In Memoriam: Richard Wilbur, 1921–2017

 

Would it be possible to take a poem by Richard Wilbur, adjust its spelling and some of its references and insert it unobtrusively in an anthology of late sixteenth century lyric poetry, like Englands Helicon (1600), or of the later Cavalier poets? Perhaps he could also, with just a little easing, be slotted also into a book like Helen Gardner’s The Metaphysical Poets (1957). Some of his poems gaze out over the sylvan vistas of rural Massachusetts in what we know to be the mid-twentieth century, yet their mechanisms – turns of phrase and emotion, rhymes, and line-breaks – seem grounded in earlier times, when courtiers reclined in the gardens of English stately houses and delivered their encomiums on their hosts or their loves.
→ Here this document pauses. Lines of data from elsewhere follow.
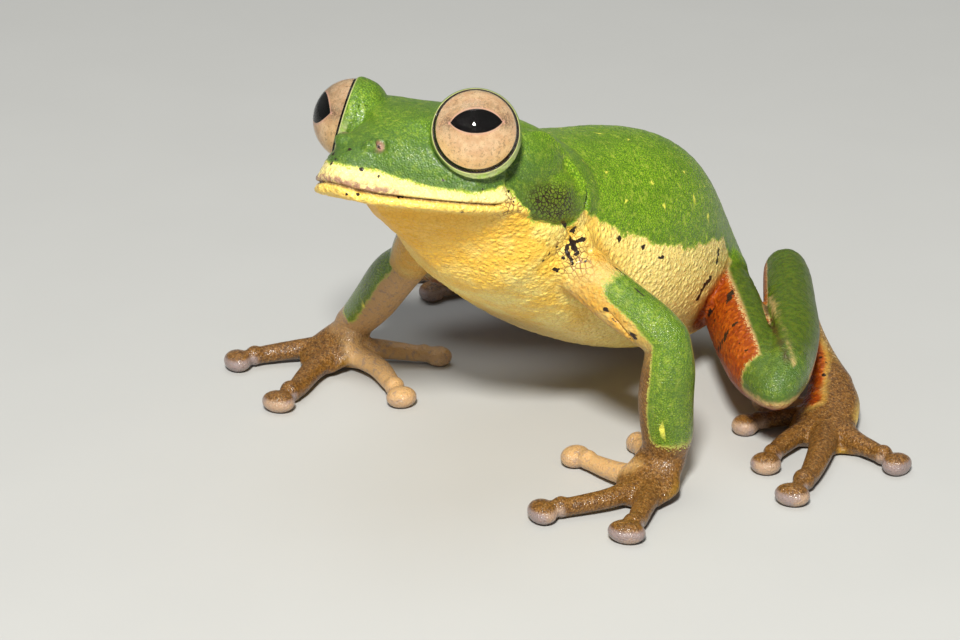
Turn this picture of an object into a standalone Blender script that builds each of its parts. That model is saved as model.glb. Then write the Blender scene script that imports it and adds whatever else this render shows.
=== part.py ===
"""Tree frog, life size, sitting with raised head: solid model in named pieces.

World axes: the frog faces -Y, its left side is +X, +Z is up, the floor is Z = 0.
Sizes below are millimetres and are turned into metres once, in `closedLoft` and
the other builders.  The head is drawn in its own frame: forward, left, up, counted
from a point just ahead of the upper lip.
"""
import math

import bmesh
import bpy
import numpy as np
from mathutils import Matrix, Vector

mm = 0.001                     # one millimetre in metres
gap = 0.30                     # clear space between neighbouring pieces
limbPoints, limbStep = 10, 1.95         # points round a limb, spacing of its rings
digitPoints, digitStep = 8, 1.55        # the same for fingers and toes
bodyKept = 0.038                        # share of the fine body triangles that is kept
bodyRingPoints = 32                     # points round the head and trunk

# ---------------------------------------------------------------- head
lipTip = (-0.67, -28.85, 23.20)            # zero point of the head frame in the world
headYaw, headPitch, headRoll = -2.8, 18.0, 6.3
headCut = 15.3                             # head ends this far behind the lip tip
mouthLevel = -0.20                         # height of the mouth slit in the head frame
eyeRadius = 3.0
eyeCentre = (-8.1, 5.18, 4.12)
eyeForward, eyeUp = 45.0, 16.0             # eye axis: turned forward, raised
lidThickness = 0.42
lidPlane = 0.95                            # lids end this far out along the eye axis
# station: forward, half width, lip height, top, bottom, narrowing of the top
headStations = [
    (-0.70, 0.60, 0.20, 0.90, -0.20, 0.20),
    (-0.95, 1.35, 0.20, 1.75, -0.55, 0.28),
    (-1.60, 2.25, 0.15, 2.50, -0.90, 0.34),
    (-2.70, 3.20, 0.05, 3.20, -1.30, 0.38),
    (-4.60, 4.70, -0.05, 4.10, -1.85, 0.40),
    (-6.80, 6.00, -0.15, 4.95, -2.80, 0.39),
    (-9.20, 6.95, -0.25, 5.45, -4.05, 0.33),
    (-11.80, 7.45, -0.20, 5.65, -5.40, 0.27),
    (-14.40, 7.65, 0.00, 5.45, -6.60, 0.22),
    (-17.00, 7.30, 0.10, 4.85, -7.40, 0.16),
    (-19.50, 6.40, 0.00, 3.80, -7.20, 0.10),
    (-21.50, 4.60, -0.80, 2.20, -5.90, 0.05),
]

# ---------------------------------------------------------------- trunk
trunkRoll = 2.6
# station: (y, z) on the back, (y, z) on the belly, half width
trunkStations = [
    ((-17.6, 23.4), (-21.4, 17.6), 4.8),
    ((-15.6, 24.1), (-20.6, 16.0), 6.5),
    ((-12.4, 23.3), (-18.0, 13.6), 7.2),
    ((-9.0, 22.1), (-14.9, 10.7), 7.4),
    ((-5.3, 20.8), (-11.6, 8.2), 7.7),
    ((-1.6, 20.1), (-7.9, 6.0), 7.9),
    ((1.7, 19.1), (-4.0, 4.3), 7.6),
    ((4.3, 17.6), (-0.3, 3.2), 6.8),
    ((6.4, 15.7), (3.2, 2.5), 5.6),
    ((8.1, 13.2), (6.3, 2.5), 4.5),
    ((9.4, 10.6), (8.7, 3.1), 3.6),
    ((10.5, 8.2), (10.4, 4.2), 2.5),
    ((11.0, 6.8), (11.0, 5.6), 0.9),
]

# ---------------------------------------------------------------- limbs, left side first
# station: x, y, z, width, height
armLeft = {
    "upper_arm": [(5.2, -13.0, 15.4, 3.5, 3.7), (7.4, -12.8, 14.4, 3.4, 3.6),
                  (10.0, -12.5, 13.0, 3.2, 3.5), (12.3, -12.0, 11.8, 3.2, 3.3),
                  (13.6, -11.8, 11.1, 3.0, 3.0)],
    "forearm": [(13.8, -11.8, 10.9, 2.9, 2.9), (13.8, -11.8, 9.2, 3.4, 3.5),
                (13.4, -11.7, 6.6, 3.5, 3.6), (13.0, -11.4, 4.0, 3.0, 3.0),
                (12.8, -11.4, 2.7, 2.8, 2.6)],
    "palm": [(12.8, -11.4, 2.4, 2.8, 2.4), (13.1, -12.4, 1.6, 3.9, 2.1),
             (13.4, -13.4, 1.1, 4.5, 1.8), (13.6, -14.3, 0.85, 3.8, 1.5)],
    "finger_1": [(12.2, -11.9, 1.3, 1.6, 1.5), (10.6, -10.3, 0.95, 1.35, 1.3),
                 (9.3, -9.1, 0.75, 1.15, 1.15), (8.1, -8.1, 0.62, 1.75, 1.4)],
    "finger_2": [(12.4, -12.9, 1.1, 1.9, 1.6), (10.2, -12.95, 0.9, 1.6, 1.35),
                 (8.2, -12.75, 0.78, 1.3, 1.2), (6.4, -12.6, 0.68, 2.2, 1.55)],
    "finger_3": [(13.2, -13.6, 1.05, 1.9, 1.6), (12.6, -16.2, 0.9, 1.55, 1.3),
                 (11.3, -18.6, 0.75, 1.35, 1.2), (10.35, -20.3, 0.68, 2.6, 1.55)],
    "finger_4": [(14.0, -13.6, 1.05, 1.8, 1.6), (15.1, -15.8, 0.9, 1.5, 1.3),
                 (15.9, -17.4, 0.75, 1.35, 1.2), (16.35, -18.9, 0.68, 2.6, 1.55)],
}
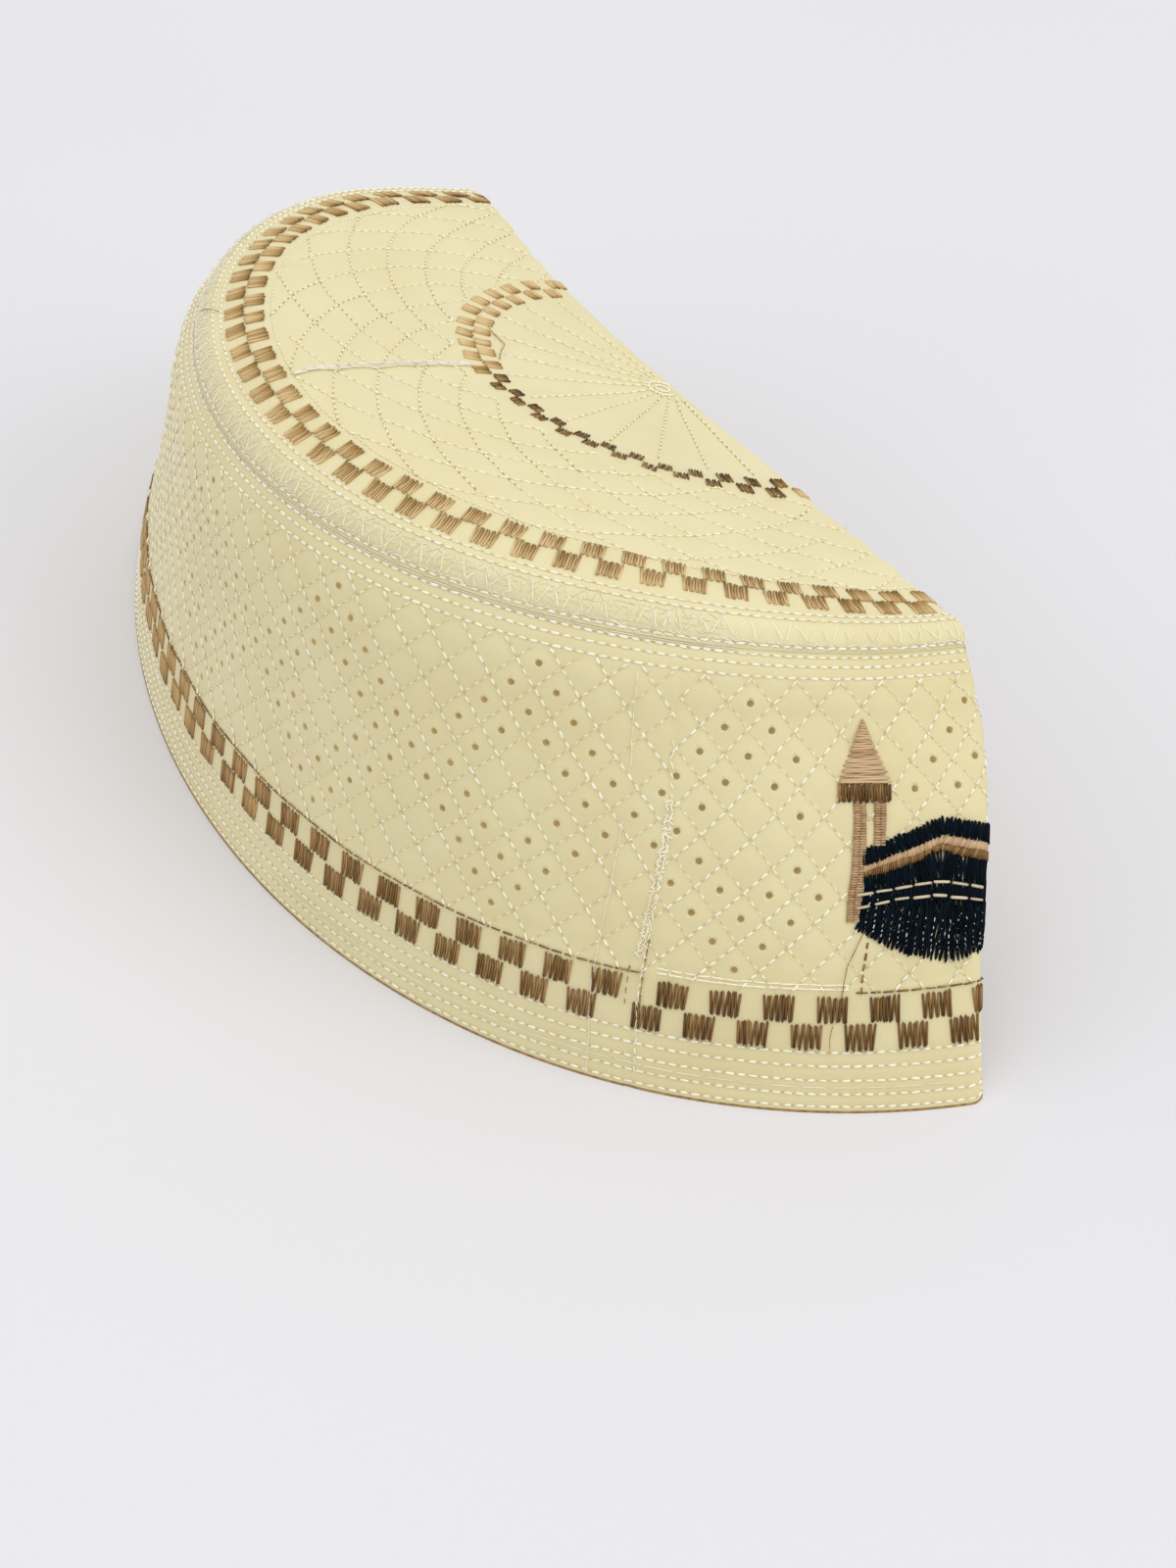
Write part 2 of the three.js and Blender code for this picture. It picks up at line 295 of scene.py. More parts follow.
def folded_point(side, turn, down, lift):
    """Places on the folded cloth, where turn runs from the front layer round the fold to the hidden one."""
    out, fold = front_frame(side, down)
    away = smoothstep(down * np.sin(side), 0, SPRING_REACH)
    half = (FOLD_THICK + (NEST_THICK - FOLD_THICK) * away) / 2
    reach = half + lift
    point = front_point(side, down)[0]
    return point + out * (reach * np.cos(turn) - half)[..., None] + fold * (reach * np.sin(turn))[..., None]


def cloth_place(around, down, lift):
    """Places on the folded cloth; lift is the distance out of the decorated face."""
    around, down, lift = (np.asarray(v, float) for v in np.broadcast_arrays(around, down, lift))
    w = np.mod(around, LOOP)
    side = np.interp(w, [0, FRONT, FRONT + FOLD_ARC, LOOP - FOLD_ARC, LOOP], [0, math.pi, math.pi, 0, 0])
    turn = np.interp(w, [0, FRONT, FRONT + FOLD_ARC, LOOP - FOLD_ARC, LOOP], [0, 0, math.pi, math.pi, 0])
    turn = np.where(w > LOOP - FOLD_ARC, math.pi * (LOOP - w) / FOLD_ARC, turn)
    point = folded_point(side, turn, down, lift)
    share = np.clip((down - CENTRE_TO_RIM + RIM_LEAD) / RIM_LEAD, 0, 1)
    if share.max() > 0:
        above = folded_point(side, turn, np.full_like(down, CENTRE_TO_RIM - RIM_LEAD), lift)
        below = folded_point(side, turn, np.full_like(down, CENTRE_TO_RIM), lift)
        level = above + (below - above) * (above[..., 2] / (above[..., 2] - below[..., 2]))[..., None]
        point = point + (level - below) * share[..., None]
    return settled(point - MIDDLE, down)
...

A lot of poets jumped to attention when Ezra Pound instructed them to make it new. Wilbur’s stance seems wilfully retrograde, sailing back against the current. Certainly, much criticism of the last hundred years has implied, or outrightly stated, that such an aesthetic is obsolete at best or politically culpable at worst. Modernity, we are told, requires a modern idiom – our contemporary emotions and ideas cannot be sketched, let alone comprehensively expressed, by the poetic equivalent of an astrolabe. Surely Wilbur should not have written as though the intervening four centuries never even happened.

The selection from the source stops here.